Разумеется, христианская заповедь велит нам возлюбить ближнего, как самого себя (всех, шесть миллиардов ближних). Впрочем, в действительности эта заповедь предписывает ни к кому не испытывать ненависти, от нас не требуют любить незнакомого эскимоса так же, как мы любим собственного отца или внука. Любовь всегда будет отдавать предпочтение родному внуку, а не охотнику за тюленями. И хотя я никогда не соглашусь с тем, что способен остаться равнодушным (как гласит известная легенда), если в Китае умрет какой-нибудь мандарин (пусть даже его смерть сулит мне выгоду), и всегда буду помнить, что колокол звонит и по мне, смерть моей бабушки всегда огорчит меня куда сильнее, чем смерть мандарина[395].

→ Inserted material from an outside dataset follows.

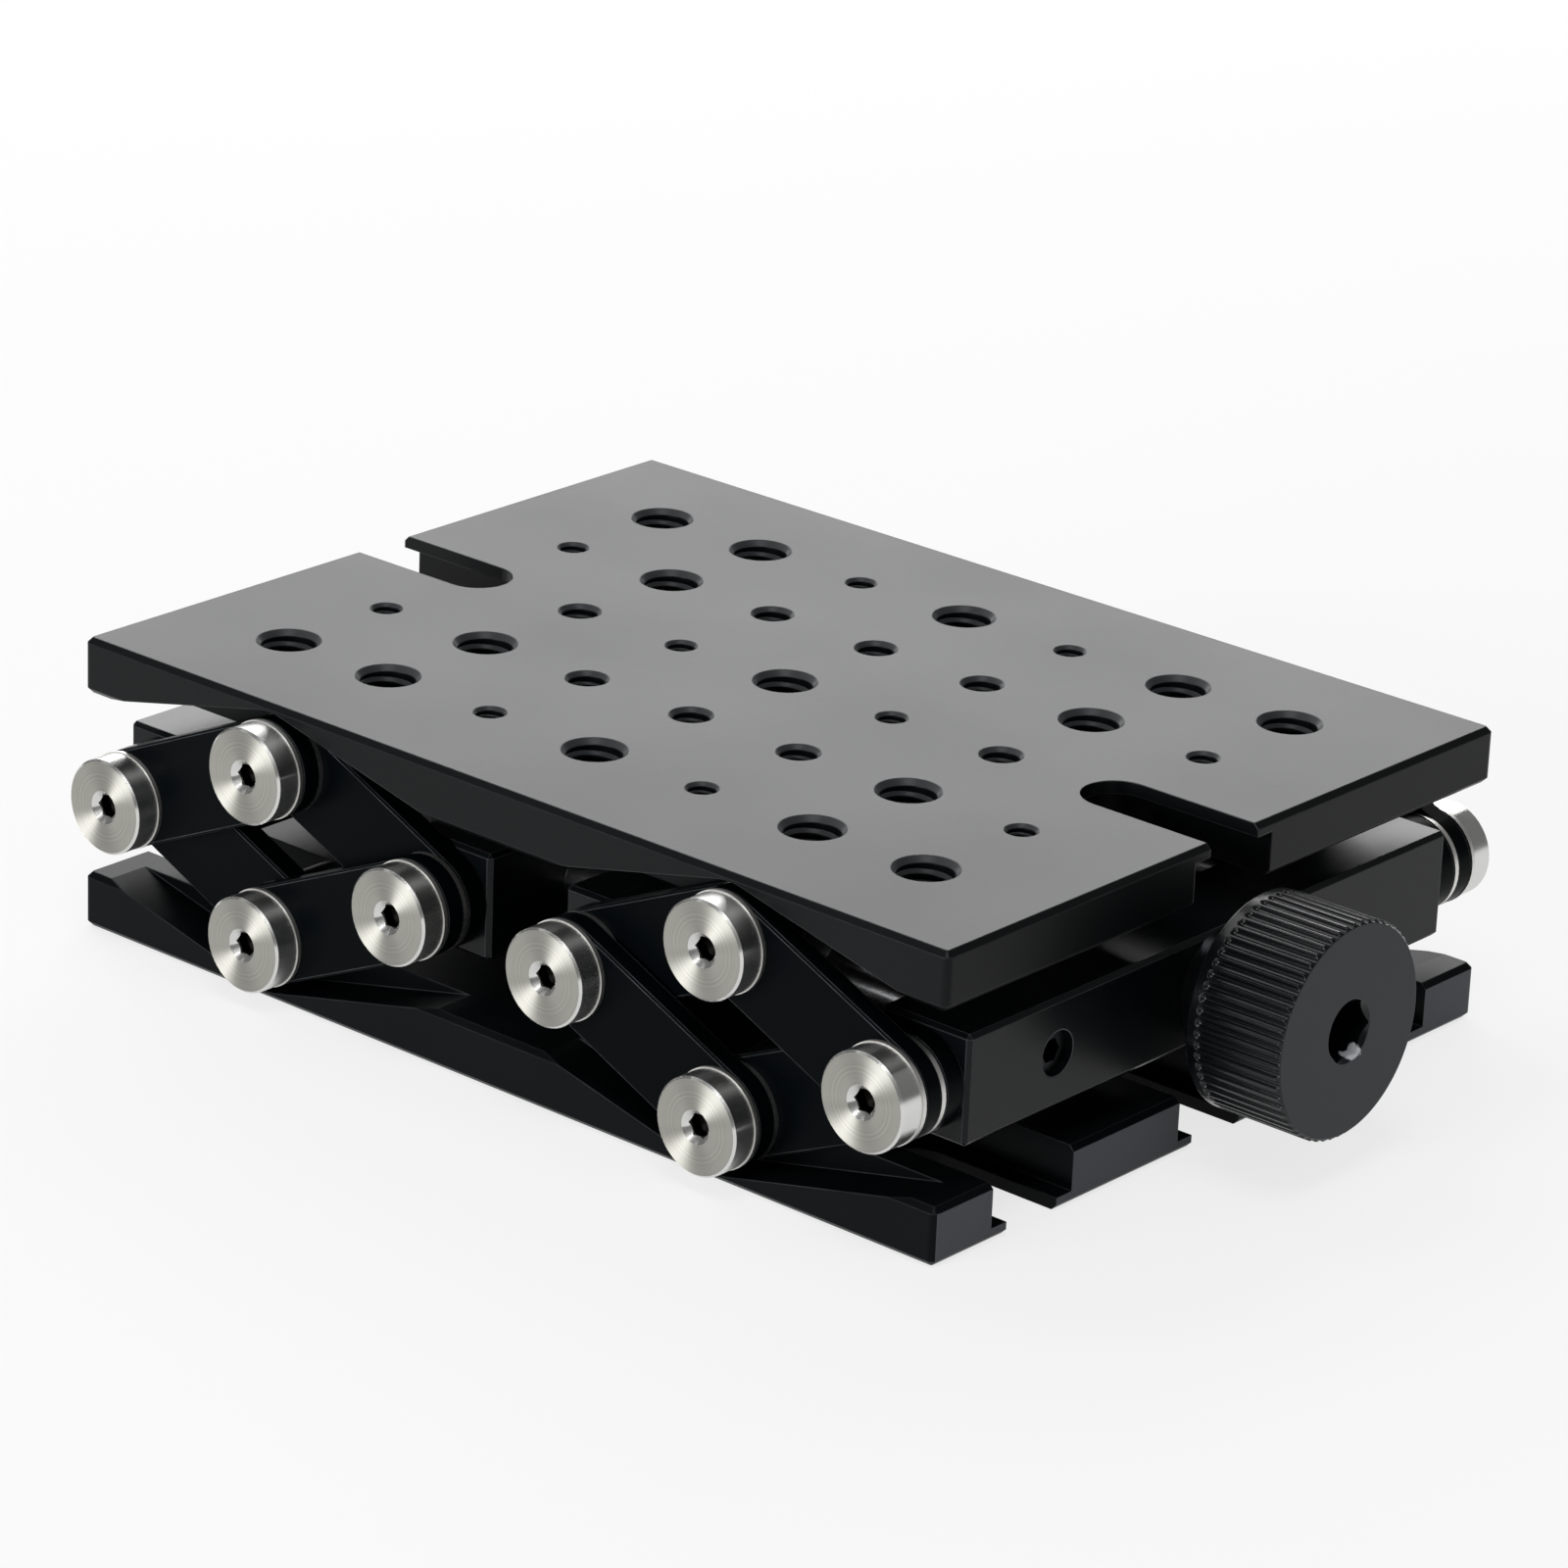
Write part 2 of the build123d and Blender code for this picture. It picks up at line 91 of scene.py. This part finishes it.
def black_anodised_aluminium(name, dark, light, gloss, roughness, grain, edge_wear_and_highlight, ends=None):
    """Dyed oxide over aluminium: deep black face on, with a broad soft grey sheen at a low
    angle, a fine even grain, softly broken edges, and thin pale lines along the edges, partly
    wear and partly a painted highlight.
    Faces cut square to X can have a colour and roughness of their own."""
    material, tree, place = new_material(name)
    # Clouds in the dye are about 22 mm across, and the breaks in the pale edge lines of wear and
    # painted highlight about 4 mm
    clouds, edge_line_noise, dimples = (
        add(
            tree, "ShaderNodeTexNoise", {"Vector": place, "Scale": per_metre, "Detail": detail},
        ).outputs[0]
        for per_metre, detail in ((45.0, 3.0), (260.0, 4.0), (1 / grain, 2.0))
    )
    broken_edge = add(tree, "ShaderNodeBevel", {"Radius": BROKEN_EDGE_R}, samples=8).outputs[0]
    flat = add(tree, "ShaderNodeNewGeometry").outputs["Normal"]
    same = add(tree, "ShaderNodeVectorMath", {0: broken_edge, 1: flat}, operation="DOT_PRODUCT")
    # Pale lines along every edge: partly wear, partly a painted highlight
    wear_and_highlight = add(
        tree, "ShaderNodeMapRange",
        {"Value": same.outputs["Value"], "From Min": SHARP, "From Max": BROKEN},
    ).outputs[0]
    for share in (edge_line_noise, edge_wear_and_highlight):
        wear_and_highlight = add(tree, "ShaderNodeMath", {0: wear_and_highlight, 1: share}, operation="MULTIPLY").outputs[0]
    dyed = add(
        tree, "ShaderNodeMix", {0: clouds, 6: colour(dark), 7: colour(light)}, data_type="RGBA",
    ).outputs[2]
    satin = add(
        tree, "ShaderNodeMapRange",
        {"Value": clouds, "To Min": roughness - 0.04, "To Max": roughness + 0.04},
    ).outputs[0]
    if ends:
        across = add(tree, "ShaderNodeSeparateXYZ", {0: flat}).outputs["X"]
        across = add(tree, "ShaderNodeMath", {0: across}, operation="ABSOLUTE").outputs[0]
        cut = add(
            tree, "ShaderNodeMath", {0: across, 1: SQUARE_ON}, operation="GREATER_THAN",
        ).outputs[0]
        dyed = add(
            tree, "ShaderNodeMix", {0: cut, 6: dyed, 7: colour(ends[0])}, data_type="RGBA",
        ).outputs[2]
        satin = add(tree, "ShaderNodeMix", {0: cut, 2: satin, 3: ends[1]}).outputs[0]
    base = add(
        tree, "ShaderNodeMix", {0: wear_and_highlight, 6: dyed, 7: colour(WORN_EDGE_AND_HIGHLIGHT)}, data_type="RGBA",
    ).outputs[2]
    bump = add(tree, "ShaderNodeBump", {
        "Height": dimples, "Strength": 0.25, "Distance": DIMPLE_DEPTH, "Normal": broken_edge,
    }).outputs[0]
    # The oxide's IOR is about 1.6, but its etched and dyed skin keeps little of that gloss
    surface(tree, {
        "Base Color": base, "Roughness": satin, "Normal": bump,
        "IOR": 1.6, "Specular IOR Level": gloss,
    })
    return material


def dress(material, *nodes):
    """CAD nodes that show as they are, in this material."""
    for name in nodes:
        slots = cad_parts[name].data.materials
        slots.clear()
        slots.append(material)


# Blasting gives a dull even black, and its beads of 0.1 mm leave dimples of that size;
# drawn at 0.3 mm so that they show. The paler grey on the ends, square to X, is a painted sheen.
blasted_black = black_anodised_aluminium(
    "bead_blasted_black_anodised", "#06080a", "#0a0d0f",
    gloss=0.045, roughness=0.34, grain=0.0003, edge_wear_and_highlight=0.2, ends=("#55585c", 0.36),
)
dress(blasted_black, "base_plate")

# ================================================================ platform
# The same blank turned over, with one slot in each short end and a grid of tapped holes,
# M6, M4 and M3, each countersunk at the top. The threads are cut in the plate itself.

GRID = 0.0125
PLATFORM_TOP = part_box("platform")[1].z
PLATE_THICK = 0.0053

# Blasted more lightly than the base, so that it keeps a little more sheen
satin_black = black_anodised_aluminium(
    "satin_black_anodised", "#07090a", "#0b0d0f",
    gloss=0.1, roughness=0.34, grain=0.0003, edge_wear_and_highlight=0.2,
)


def lay_over(material, highlight_mask, code):
    """Another colour painted over the material's own, where the mask is 1; both uses here paint
    highlights.
    """
    tree = material.node_tree
    painted = tree.nodes["Principled BSDF"].inputs["Base Color"]
    base = add(
        tree, "ShaderNodeMix", {0: highlight_mask, 6: painted.links[0].from_socket, 7: colour(code)},
        data_type="RGBA",
    ).outputs[2]
    tree.links.new(base, painted)


# The countersinks are cut through the blasted skin; the grey ring painted on each cone is
# a painted sheen
CONE_UP, CONE_SPAN = 0.7, 0.2  # how far up the normal of a 45-degree cone points
HOLES_HALF_SIZE = (0.0445, 0.0340)  # half sizes of the area that holds every tapped hole
tree = satin_black.node_tree
normal = add(tree, "ShaderNodeNewGeometry").outputs["Normal"]
slope = add(tree, "ShaderNodeSeparateXYZ", {0: normal})
highlight_mask = add(
    tree, "ShaderNodeMath", {0: slope.outputs["Z"], 1: CONE_UP, 2: CONE_SPAN}, operation="COMPARE",
).outputs[0]
at = add(tree, "ShaderNodeSeparateXYZ", {0: tree.nodes["Texture Coordinate"].outputs["Object"]})
for axis, half_size in zip("XY", HOLES_HALF_SIZE):
    out = add(tree, "ShaderNodeMath", {0: at.outputs[axis]}, operation="ABSOLUTE").outputs[0]
    near = add(tree, "ShaderNodeMath", {0: out, 1: half_size}, operation="LESS_THAN").outputs[0]
    highlight_mask = add(tree, "ShaderNodeMath", {0: highlight_mask, 1: near}, operation="MULTIPLY").outputs[0]
lay_over(satin_black, highlight_mask, "#36383a")
dress(satin_black, "platform")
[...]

Зато ненависть может быть коллективной, в тоталитарных режимах иначе и не бывает: когда я был маленьким, в фашистской школе меня учили ненавидеть «всех» сынов Альбиона, а Марио Аппелиус[396] каждый вечер призывал по радио: «Боже, безжалостно прокляни англичан!» К этому стремятся диктатуры и популистские режимы, а нередко и фундаменталистские течения религий, ведь ненависть к врагу объединяет народы, заставляя их пылать единым огнем. Любовь согревает мне сердце в отношении немногих людей, ненависть согревает сердца (мое и тех, кто со мной на одной стороне) в отношении миллионов людей, нации, этноса, людей другого цвета кожи или говорящих на другом языке. Итальянский расист ненавидит всех албанцев, румын или цыган. Босси[397] ненавидит всех южан (а если ему платят зарплату в том числе из налогов, которые платят южане, мы имеем дело с высшим проявлением недоброжелательности, поскольку к ненависти примешивается радость от осознания того, что ты причиняешь людям ущерб, да еще и издеваешься над ними), Берлускони ненавидит всех судей и призывает нас поступать так же, равно как призывает ненавидеть всех коммунистов, даже когда коммунисты видятся ему там, где их давно нет.

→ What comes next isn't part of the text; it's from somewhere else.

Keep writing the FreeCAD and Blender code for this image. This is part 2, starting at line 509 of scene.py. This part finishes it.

Следовательно, ненависть – не индивидуалистическое, а великодушное, филантропическое чувство, направленное не на кого-то одного, а на бесчисленное множество. Только в романах нам рассказывают, насколько прекрасно умереть из-за любви. В газетах (по крайней мере, в годы моей юности) писали о том, насколько прекрасно умереть героем, бросающим бомбу в ненавистного врага.
Еще и поэтому история нашего биологического вида всегда была в большей степени окрашена ненавистью, войнами, убийствами, а не проявлениями любви (это требует от нас куда большего и создает немалые трудности, если любви нужно вырваться за рамки эгоизма). Тяга к радостям ненависти настолько естественна, что правителям народов легко ее насаждать, в то время как к любви нас призывают только малоприятные люди, у которых есть отвратительная привычка целовать прокаженных.